A well-known academic figure calling a large part of a culture into question is refreshing. It could, of course, be done for notice and notoriety, but Paulin does not give that impression. Even people who consider him wrong-headed and/or resent his fame and influence do not suggest he is a cheap, pre-meditated controversialist. His commitment to fighting injustice and racism, though opponents will naturally attack some of his pronouncements, has not been doubted.

"If you spend your life with academics, when you step outside you realise there is this huge general readership that is almost impossible to meet with critical writing," he said in March. "It is a rare critical monograph that gets a general readership and if you spend your life as a teacher the central value is communication. And there are different forms of it."

There certainly are. As often as there are sensationalised or trivialised accounts and commentary in the media, there is turgid and lifeless criticism in academia.

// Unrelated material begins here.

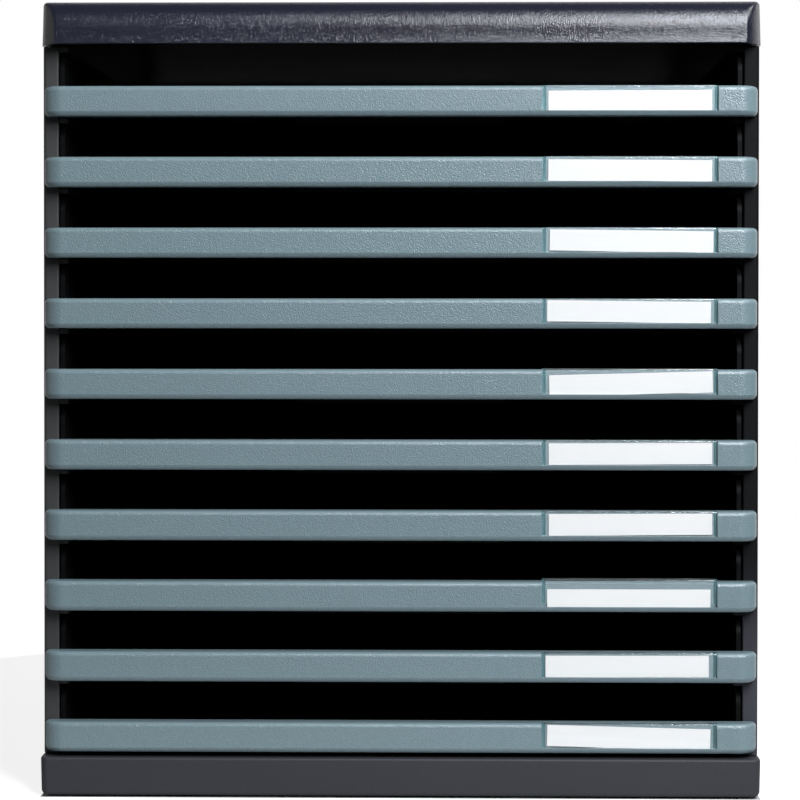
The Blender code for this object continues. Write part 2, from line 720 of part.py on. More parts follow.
def build_tray():
    """Open tray: coved floor, high sides, low front, runners and stops."""
    obj = tray_block(0.0, TRAY_FRONT_Y, TRAY_BOTTOM, TRAY_TOP, TRAY_NOSE_RADIUS)
    join(obj, scoop_block(0.0, 0.0))
    inside_front = TRAY_FRONT_Y + TRAY_WALL
    cut(obj, tray_block(TRAY_WALL, inside_front, TRAY_FLOOR_TOP, TRAY_TOP + CUT_OVERRUN, 0.0))
    cut(obj, scoop_block(TRAY_WALL, TRAY_WALL))
    cut(obj, boxes("front", [((-TRAY_INNER_X, TRAY_FRONT_Y - CUT_OVERRUN, TRAY_FRONT_TOP),
                              (TRAY_INNER_X, inside_front + CUT_OVERRUN,
                               TRAY_TOP + CUT_OVERRUN))]))
    for low, high in tray_additions():
        join(obj, boxes("added", [(low, high)]))
    join(obj, strut_bars())
    return obj


def place_copy(source, name, collection, location, turn=0.0):
    """Place a copy that shares the source's mesh."""
    obj = bpy.data.objects.new(name, source.data)
    obj.location = location
    obj.rotation_euler = (0.0, turn, 0.0)
    collection.objects.link(obj)
    return obj


def card_place(index, height):
    """Where one drawer's card lies in its pocket."""
    top = RAIL_HEIGHT - WINDOW_FOLD
    play = top - CARD_SLOT_FLOOR - CARD_HEIGHT
    reach = CARD_WIDTH / 2 * math.sin(math.radians(abs(CARD_TILTS[index])))
    lift = min(reach + CARD_LIFT_SHARES[index] * CARD_HEIGHT, play - reach)
    x = POCKET_OFFSET + CARD_SHIFT_SHARES[index] * CARD_SIDE_PLAY
    z = height + CARD_SLOT_FLOOR + CARD_HEIGHT / 2 + max(lift, reach)
    return (x, RAIL_FRONT_Y + CARD_SET_BACK + CARD_THICKNESS / 2, z)


def build_drawers(finishes, collection):
    """Build one drawer's pieces, then place a copy of each per drawer."""
    tray = finish_object(build_tray(), "tray_source", finishes["tray"], collection)
    rail = finish_object(build_rail(), "rail_source", finishes["rail"], collection)
    window = finish_object(build_window(), "window_source", finishes["window"], collection)
    card = finish_object(build_card(), "card_source", finishes["card"], collection)
    spare = FOLD_SEAT_DEPTH - WINDOW_FOLD
    for number in range(1, DRAWER_COUNT + 1):
        index = (number - 1) % len(CARD_TILTS)
        height = rail_bottom(number)
        lift = WINDOW_LIFT_SHARES[index] * RAIL_EDGE_RADIUS
        place_copy(tray, f"tray_{number:02d}", collection, (0.0, 0.0, height))
        place_copy(rail, f"front_rail_{number:02d}", collection, (0.0, 0.0, height))
        place_copy(window, f"label_window_{number:02d}", collection,
                   (POCKET_OFFSET, 0.0, height + lift + spare / 4))
        place_copy(card, f"label_card_{number:02d}", collection, card_place(index, height),
                   -math.radians(CARD_TILTS[index]))
    for source in (tray, rail, window, card):
        bpy.data.objects.remove(source, do_unlink=True)


def build_housing(finishes, collection):
    """Build the plinth, cover, panels and feet."""
    finish_object(build_plinth(), "base_plinth", finishes["housing"], collection)
    finish_object(build_cover(), "top_cover", finishes["housing"], collection,
                  (0.0, 0.0, COVER_BOTTOM_Z))
    finish_object(build_side_panel(-1), "side_panel_left", finishes["housing"], collection,
                  (-PANEL_OUTER_X, 0.0, PANEL_BOTTOM_Z))
    finish_object(build_side_panel(1), "side_panel_right", finishes["housing"], collection,
                  (PANEL_OUTER_X, 0.0, PANEL_BOTTOM_Z))
    finish_object(build_back_panel(), "back_panel", finishes["housing"], collection,
                  (0.0, BACK_REAR_Y, PANEL_BOTTOM_Z))
    names = ("foot_front_left", "foot_front_right", "foot_rear_left", "foot_rear_right")
    for name, place in zip(names, foot_places()):
        finish_object(build_foot(place), name, finishes["rubber"], collection, (*place, 0.0))


def main():
    """Model the whole unit."""
    clear_scene()
    collection = bpy.data.collections.new("desktop_drawer_unit")
    bpy.context.scene.collection.children.link(collection)
    finishes = {name: make_finish(name) for name in FINISHES}
    build_housing(finishes, collection)
    build_drawers(finishes, collection)


main()
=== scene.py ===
"""Looks of a desktop drawer unit: grained housing, ten blue-grey rails, clear label windows.

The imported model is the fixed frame. Pieces with soft edges are worked out here as numpy
surfaces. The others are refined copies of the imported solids, with fine edge rounds.
"""

import logging
import math
from dataclasses import dataclass
from enum import Enum

import bmesh
import bpy
import numpy as np
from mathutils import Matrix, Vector


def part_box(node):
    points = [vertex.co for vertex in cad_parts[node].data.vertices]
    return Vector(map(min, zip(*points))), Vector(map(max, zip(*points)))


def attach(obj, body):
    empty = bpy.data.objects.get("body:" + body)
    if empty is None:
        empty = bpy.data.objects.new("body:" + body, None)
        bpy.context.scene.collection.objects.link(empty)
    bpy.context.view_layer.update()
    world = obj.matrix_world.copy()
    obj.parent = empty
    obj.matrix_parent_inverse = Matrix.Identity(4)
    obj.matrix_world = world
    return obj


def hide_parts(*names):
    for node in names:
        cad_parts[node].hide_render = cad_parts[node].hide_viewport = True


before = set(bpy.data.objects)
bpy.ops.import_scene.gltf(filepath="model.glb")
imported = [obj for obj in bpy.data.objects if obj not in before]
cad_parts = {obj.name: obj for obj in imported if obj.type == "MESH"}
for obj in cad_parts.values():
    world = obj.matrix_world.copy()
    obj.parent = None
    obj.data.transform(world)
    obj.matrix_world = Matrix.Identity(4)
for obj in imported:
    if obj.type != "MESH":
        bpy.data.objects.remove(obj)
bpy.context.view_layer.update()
LOG = logging.getLogger("drawer_unit")
DRAWERS = range(1, 11)

# Points closer than this, in metres, are one point
WELD = 1e-6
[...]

Stringing together dreary, constipated clichés or dreary, constipated lit crit terms - one reducing language to mulch and the other clotting it to a coronary - are undeniable characteristics of media English and academic English. But journalese and jargon, those twin abusers of clarity and meaning, are not Paulin faults. Because he is such a high-profile commentator, who is sufficiently clear-headed to recognise the more objectionable aspects of media and academic agendas, and instead acknowledge the best of both, he is a pivotal cultural figure.

Consider Israel's name for the rape of the West Bank: "Operation Defensive Shield". There's an abuse of language from the same school of contemptuous propaganda as "Operation Infinite Justice" and "Operation Enduring Freedom". Should misnomers of such disdain go unremarked? Reports tell us that "Operation Defensive Shield" used Palestinian women and children as defensive shields. "Infinite Justice" was considered gross even in an America that was understandably angry after last September's outrages. The world risks being swallowed by lies and a sophisticated plain-talker like Tom Paulin represents a genuine defensive shield.

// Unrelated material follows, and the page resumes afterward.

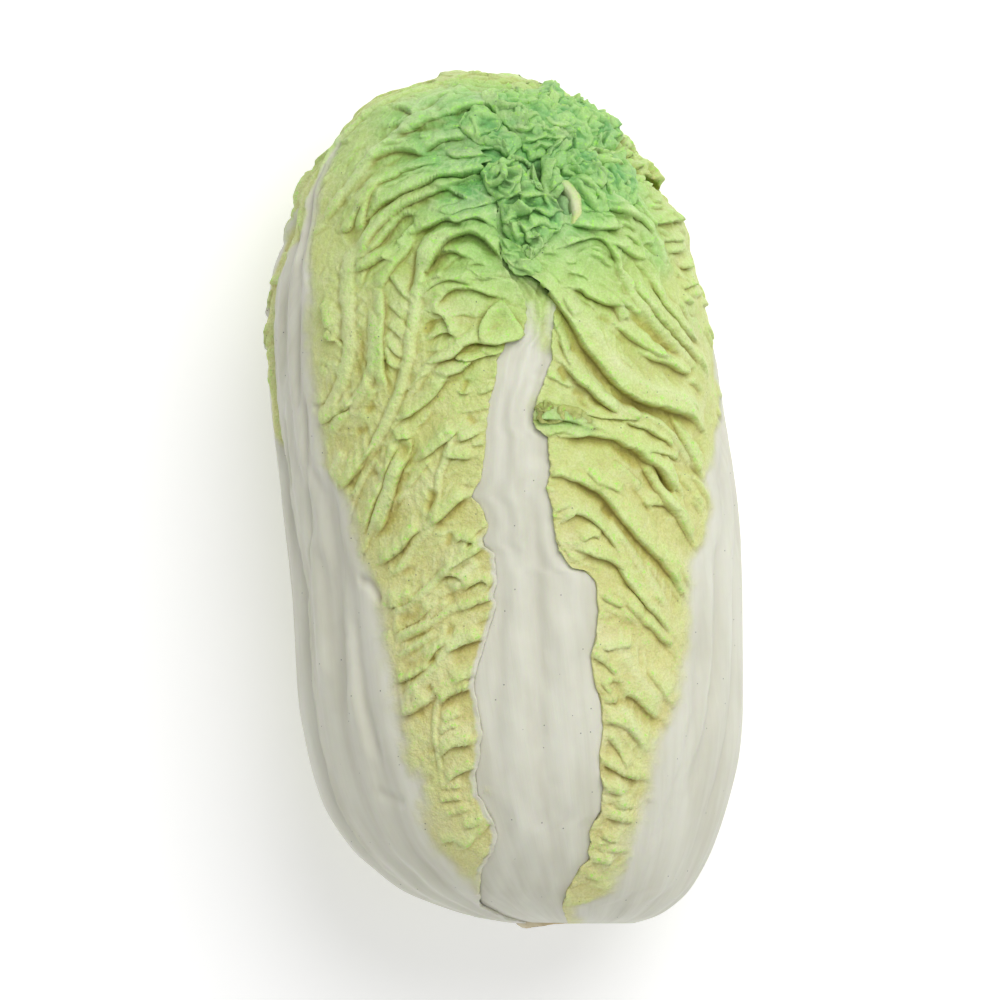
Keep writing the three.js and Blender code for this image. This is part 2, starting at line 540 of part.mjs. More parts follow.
// One ruffled blade that stands round the middle of the crown, split alike on both faces
function frillGeometry(radius, middle, span, height) {
  const pole = surfacePoint(0, 1);
  const up = surfaceNormal(pole);
  const side = new THREE.Vector3().crossVectors(up, surfacePoint(0, 0.95).sub(pole)).normalize();
  const front = new THREE.Vector3().crossVectors(side, up).normalize();
  const corners = [];
  const faces = [];
  const layer = FRILL_COLUMNS + 1;
  const face = layer * (FRILL_ROWS + 1);
  for (const offset of [FRILL_THICKNESS / 2, -FRILL_THICKNESS / 2]) {
    for (let row = 0; row <= FRILL_ROWS; row += 1) {
      for (let column = 0; column <= FRILL_COLUMNS; column += 1) {
        const u = column / FRILL_COLUMNS;
        const v = row / FRILL_ROWS;
        const angle = radians(middle + (u - 0.5) * span);
        const ruffle = Math.sin(2 * Math.PI * 2 * u + middle);
        const lean = row === FRILL_ROWS ? FRILL_LEAN : 0;
        const away = radius + offset + lean + FRILL_RUFFLE * v * ruffle;
        const edge = height * (0.55 + 0.45 * Math.sin(Math.PI * u)) + 0.8 * ruffle;
        const rise = -FRILL_ROOT + v * (FRILL_ROOT + edge);
        corners.push(pole.clone().addScaledVector(front, away * Math.cos(angle))
          .addScaledVector(side, away * Math.sin(angle)).addScaledVector(up, rise));
      }
    }
  }
  const quad = (a, b, c, d) => faces.push([a, b, c], [a, c, d]);
  for (let row = 0; row < FRILL_ROWS; row += 1) {
    for (let column = 0; column < FRILL_COLUMNS; column += 1) {
      const a = row * layer + column;
      quad(a, a + 1, a + 1 + layer, a + layer);
      faces.push([face + a, face + a + 1 + layer, face + a + 1]);
      faces.push([face + a, face + a + layer, face + a + 1 + layer]);
    }
    const start = row * layer;
    const end = start + FRILL_COLUMNS;
    quad(start, start + layer, face + start + layer, face + start);
    quad(end, face + end, face + end + layer, end + layer);
  }
  const topRow = FRILL_ROWS * layer;
  for (let column = 0; column < FRILL_COLUMNS; column += 1) {
    quad(column, face + column, face + column + 1, column + 1);
    const a = topRow + column;
    quad(a, a + 1, face + a + 1, face + a);
  }
  return solidGeometry(corners, faces);
}

const wasm = await Module();
wasm.setup();

function toManifold(geometry) {
  const merged = mergeVertices(new THREE.BufferGeometry()
    .setAttribute('position', geometry.getAttribute('position')).setIndex(geometry.getIndex()));
  const vertProperties = new Float32Array(merged.getAttribute('position').array);
  const triVerts = new Uint32Array(merged.getIndex().array);
  return new wasm.Manifold(new wasm.Mesh({ numProp: 3, vertProperties, triVerts }));
}

function fromManifold(manifold) {
  const { vertProperties, triVerts } = manifold.getMesh();
  const geometry = new THREE.BufferGeometry();
  geometry.setAttribute('position', new THREE.BufferAttribute(Float32Array.from(vertProperties), 3));
  geometry.setIndex(Array.from(triVerts));
  return geometry;
}

function heart() {
  let solid = toManifold(heartCore());
  for (const ring of FRILL_RINGS) {
    for (let i = 0; i < ring.count; i += 1) {
      const middle = ring.start + (360 * i) / ring.count;
      solid = solid.add(toManifold(frillGeometry(ring.radius, middle, ring.span, ring.height)));
    }
  }
  return namedMesh('heart', 0x79b862, fromManifold(solid));
}

const BUTT_RADIUS = 18;
const BUTT_SETBACK = 3.5; // how far the cut face sits inside the leaf bases
function butt() {
  const profile = [[0, 0], [BUTT_RADIUS - 1, 0], [BUTT_RADIUS, 1.2], [16, 10], [11, 18], [0, 20]];
  const geometry = new THREE.LatheGeometry(profile.map(([x, y]) => new THREE.Vector2(x, y)), 28);
  const inwards = directionTo(0, 0).negate();
  const turn = new THREE.Quaternion().setFromUnitVectors(new THREE.Vector3(0, 1, 0), inwards);
  const place = surfacePoint(0, 0).addScaledVector(inwards, BUTT_SETBACK);
  geometry.applyQuaternion(turn);
  geometry.translate(...place.add(BOX_SHIFT).toArray());
  return namedMesh('stem', 0xd9cfae, geometry);
}

const group = new THREE.Group();
group.add(heart());
group.add(butt());
group.add(centreLeaf());
group.add(sideLeaf('leaf_back_left', -155, -52, -108, leftBack, (reach) => backLeft(reach) - 360));
group.add(sideLeaf('leaf_back_right', 92, 155, 124, backRight, rightBack));
group.add(backLeaf());
group.add(leftLeaf());
group.add(rightLeaf());

export default group;
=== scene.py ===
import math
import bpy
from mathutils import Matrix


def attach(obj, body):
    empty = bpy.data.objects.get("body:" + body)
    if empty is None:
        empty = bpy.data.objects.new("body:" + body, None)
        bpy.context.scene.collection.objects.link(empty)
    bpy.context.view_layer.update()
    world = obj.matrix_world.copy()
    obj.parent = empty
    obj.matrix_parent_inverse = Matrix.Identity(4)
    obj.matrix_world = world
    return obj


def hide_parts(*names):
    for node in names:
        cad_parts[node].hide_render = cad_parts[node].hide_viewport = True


bl_info = {
    "name": "Napa Cabbage",
    "version": (1, 0, 0),
    "blender": (4, 5, 0),
    "location": "View3D > Sidebar > Cabbage",
    "description": "Dresses a packed napa cabbage: puckered leaves, white ribs, frilled crown and cut butt",
    "category": "Object",
}

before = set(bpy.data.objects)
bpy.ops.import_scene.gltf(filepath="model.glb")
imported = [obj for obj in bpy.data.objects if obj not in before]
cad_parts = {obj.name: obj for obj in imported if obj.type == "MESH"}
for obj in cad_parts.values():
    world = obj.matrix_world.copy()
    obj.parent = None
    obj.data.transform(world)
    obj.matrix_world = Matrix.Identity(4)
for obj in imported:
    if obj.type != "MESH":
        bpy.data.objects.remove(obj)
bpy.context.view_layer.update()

import bmesh
import bpy
import numpy as np
from mathutils import Vector

# ---- The head's form, the same as the CAD's, in millimetres ----
AXIS_HEIGHT = 70
DEPTH_RATIO = 0.93
HALF_LENGTH = 150
HALF_WIDTH = 80
CENTRE = np.array([2.0, -5.0, AXIS_HEIGHT])
BASE_LEAN = 8.7
CROWN_LEAN = -4.4
CROWN_TILT = 24
TILT_START = 70
BOX_SHIFT = np.array([-0.2, -0.2, 0.0])
MM = 0.001
LENGTH_TO_TIP = 378  # of an arc from the butt to the crown
CROWN_SPAN = 200  # distance from the crown at which the attribute "crown" is 1
UP = (0.0, 1.0, 0.0)

# Half outline of the head seen from above: y, left x, right x
OUTLINE = [
    (-150.2, 27.9, 27.9), (-148.8, 7.3, 42), (-145.2, -13.3, 53.2), (-141.7, -24.5, 58.5), (-136.5, -36.7, 64),
    (-129.5, -45.9, 68.6), (-122.5, -53.6, 72.1), (-105, -64.7, 78), (-87.5, -69.7, 81.9), (-70, -72.8, 83.1),
    (-35, -74.7, 83.1), (0, -78.7, 80.7), (35, -82.6, 75.6), (66.5, -83, 70.4), (80.5, -81.2, 66.2),
    (94.5, -75.2, 63.4), (108.5, -72.1, 55), (122.5, -63, 42.7), (133, -55, 34.6), (140, -46.9, 21.7),
    (147, -25.5, 2), (149.8, -14, -14),
]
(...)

IN THE US, Edward Said, the leading academic champion of the Palestinians, has recognised that the media represent a crucial arena of public culture and political struggle. He has surely influenced greater numbers and a far wider range of people by means of print and the broadcast media than by his books. Perhaps his books and lectures leave deeper, more permanent influences, but without the media many people would never have heard Said's arguments about Palestine.

It's true that even a US with a resident Said remains overwhelmingly pro-Israel. Without him, however, it would be further imbalanced. Under the opportunistic banner of the US's "war on terrorism", Ariel Sharon has embarked on an attempt to destroy the infrastructure of any future Palestinian state. Along the way, suicide bombers have been a gift to Sharon, frightening and enraging ordinary Israeli citizens and convincing many of them to support their prime minister's bloody military campaign.

But Sharon is a large part of the problem, not of the solution. Likewise the settlers denounced by Paulin. Israel, contrary to Paulin's view, surely has a right to exist, but it has no right to behave as it is currently doing. The contrast between the Israelis and the Palestinians has typically been one between an economically developed (backed by the US) and an economically under-developed people. The fact that it is F-16s versus suicide bombers makes the point.

"I think culture is an argument," Tom Paulin has said. Fair enough. It is not, of course, as he understands, a pinched, petty or precious argument between academics unwilling to engage with the wider world. Culture is more inclusive than that and, with his latest contribution, Paulin has certainly started an argument. His remarks were unacceptably strident, but, like Said, he has shown himself to be rightly passionate about a complex situation that persists because of cynicism, apathy and hand-wringing in high places.